The coming deficit reckoning

NEW YORK (Fortune) -- There is much that is encouraging in President Obama's first budget, but also items of concern for those of us who worry that our growing deficits and debts will imperil America's future.

For starters, the administration's economic assumptions assume a rapid recovery, with real GDP growth of 3.2% in 2010 and 4% in 2011. We should all hope that scenario becomes reality. However, should the economy not recover as quickly as the administration projects, our deficits and debt will prove to be higher than projected in the budget.

The president is to be commended on several fronts:

For providing a 10-year budget projection and setting a specific deficit-reduction goal.For including a number of items in the baseline budget that the previous administration left out, namely the costs of the wars in Iraq and Afghanistan and a fix for the alternative minimum tax (AMT).For supporting a PAYGO concept, so that mandatory spending increases and tax cuts will be covered by the pay-as-you-go rule; spending and tax cuts won't be allowed to add to the deficit.

At the same time, the president is not proposing to adopt other measures that would help keep the deficit under some control: discretionary spending caps or automatic reconsideration triggers for mandatory spending items and tax preferences. And, he is proposing to move some items from the category of discretionary spending to the mandatory column.

America's health-care system needs fixing, but the administration has got the steps out of sequence, in my view. The president is advocating expanding health-care coverage before we have proven our ability to control health-care costs - and before we make a significant down payment on the federal government's tens of trillions of dollars in current unfunded health-care promises, notably from Medicare.

The president's budget results in a total debt-to-GDP ratio of 96% and rising by 2010 - factoring in the current debt owed to the Social Security and Medicare programs.
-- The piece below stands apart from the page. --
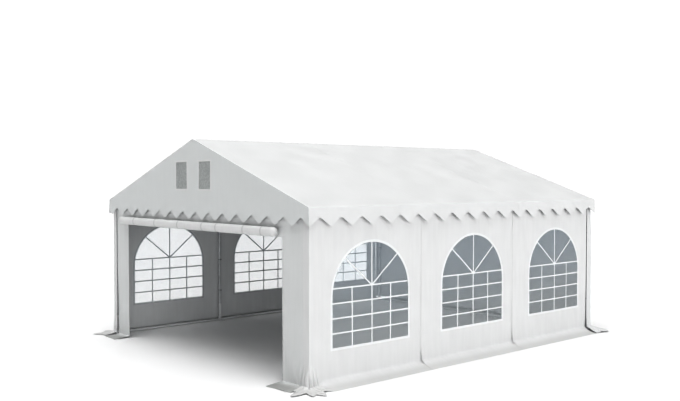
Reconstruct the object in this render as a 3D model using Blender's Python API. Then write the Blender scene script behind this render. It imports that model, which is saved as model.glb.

The related bonds are backed by the U.S. government and are guaranteed as to principal and interest.

This ratio reinforces the need for the creation of a "fiscal future commission" to help us get our federal finances in order before we lose the confidence of our foreign lenders. Without such a step, we may face a "super sub-prime crisis" in the future, a government debt debacle that will have no higher authority to bail it out.

The author is president and CEO of the Peter G. Peterson Foundation and former comptroller general of the United States.